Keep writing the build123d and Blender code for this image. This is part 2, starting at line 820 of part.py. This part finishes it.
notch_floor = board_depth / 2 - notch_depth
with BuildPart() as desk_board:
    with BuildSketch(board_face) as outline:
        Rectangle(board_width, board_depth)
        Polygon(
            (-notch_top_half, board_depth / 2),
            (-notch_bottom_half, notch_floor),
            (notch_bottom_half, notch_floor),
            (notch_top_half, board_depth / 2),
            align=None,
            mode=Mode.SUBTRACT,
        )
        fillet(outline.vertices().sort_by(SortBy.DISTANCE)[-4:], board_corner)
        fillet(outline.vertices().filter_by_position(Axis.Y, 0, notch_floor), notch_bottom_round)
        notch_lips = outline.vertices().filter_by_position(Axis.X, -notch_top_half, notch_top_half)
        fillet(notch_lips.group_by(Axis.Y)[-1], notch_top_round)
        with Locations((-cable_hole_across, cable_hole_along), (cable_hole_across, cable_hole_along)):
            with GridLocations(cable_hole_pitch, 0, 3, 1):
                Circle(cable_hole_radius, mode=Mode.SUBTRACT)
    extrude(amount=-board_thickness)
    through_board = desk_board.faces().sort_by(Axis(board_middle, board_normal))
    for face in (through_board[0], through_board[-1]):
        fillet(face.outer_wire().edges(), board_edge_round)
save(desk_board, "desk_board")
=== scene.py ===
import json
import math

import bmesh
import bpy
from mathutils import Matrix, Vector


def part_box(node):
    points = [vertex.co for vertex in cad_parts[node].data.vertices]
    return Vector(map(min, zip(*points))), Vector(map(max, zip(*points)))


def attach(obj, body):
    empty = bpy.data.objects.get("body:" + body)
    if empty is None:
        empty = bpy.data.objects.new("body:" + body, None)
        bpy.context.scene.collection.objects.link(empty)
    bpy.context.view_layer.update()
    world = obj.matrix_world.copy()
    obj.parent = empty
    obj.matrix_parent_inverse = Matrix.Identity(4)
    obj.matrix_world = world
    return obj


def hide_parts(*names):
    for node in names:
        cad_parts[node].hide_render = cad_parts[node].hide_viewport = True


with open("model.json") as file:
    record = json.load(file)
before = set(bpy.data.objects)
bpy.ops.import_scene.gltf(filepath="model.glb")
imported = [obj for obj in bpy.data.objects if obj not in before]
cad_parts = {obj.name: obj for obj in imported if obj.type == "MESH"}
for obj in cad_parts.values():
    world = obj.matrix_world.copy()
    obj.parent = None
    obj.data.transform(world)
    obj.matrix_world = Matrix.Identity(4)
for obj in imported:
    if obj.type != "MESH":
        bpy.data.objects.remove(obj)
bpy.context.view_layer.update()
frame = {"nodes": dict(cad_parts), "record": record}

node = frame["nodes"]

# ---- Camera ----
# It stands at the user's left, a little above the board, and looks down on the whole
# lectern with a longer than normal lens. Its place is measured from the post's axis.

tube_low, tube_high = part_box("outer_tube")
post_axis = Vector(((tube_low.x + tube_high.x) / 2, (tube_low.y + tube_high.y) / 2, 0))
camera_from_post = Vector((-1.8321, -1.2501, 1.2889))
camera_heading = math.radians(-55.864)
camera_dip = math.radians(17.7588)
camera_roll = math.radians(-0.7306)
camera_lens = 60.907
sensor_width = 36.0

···

Each line from the one bearing "fillet(notch_lips.group_by(Axis.Y)[-1], notch_top_round)" through the one bearing "if empty is" is to be duplicated without change; all remaining lines are to be left out.

        fillet(notch_lips.group_by(Axis.Y)[-1], notch_top_round)
        with Locations((-cable_hole_across, cable_hole_along), (cable_hole_across, cable_hole_along)):
            with GridLocations(cable_hole_pitch, 0, 3, 1):
                Circle(cable_hole_radius, mode=Mode.SUBTRACT)
    extrude(amount=-board_thickness)
    through_board = desk_board.faces().sort_by(Axis(board_middle, board_normal))
    for face in (through_board[0], through_board[-1]):
        fillet(face.outer_wire().edges(), board_edge_round)
save(desk_board, "desk_board")
=== scene.py ===
import json
import math

import bmesh
import bpy
from mathutils import Matrix, Vector


def part_box(node):
    points = [vertex.co for vertex in cad_parts[node].data.vertices]
    return Vector(map(min, zip(*points))), Vector(map(max, zip(*points)))


def attach(obj, body):
    empty = bpy.data.objects.get("body:" + body)
    if empty is None:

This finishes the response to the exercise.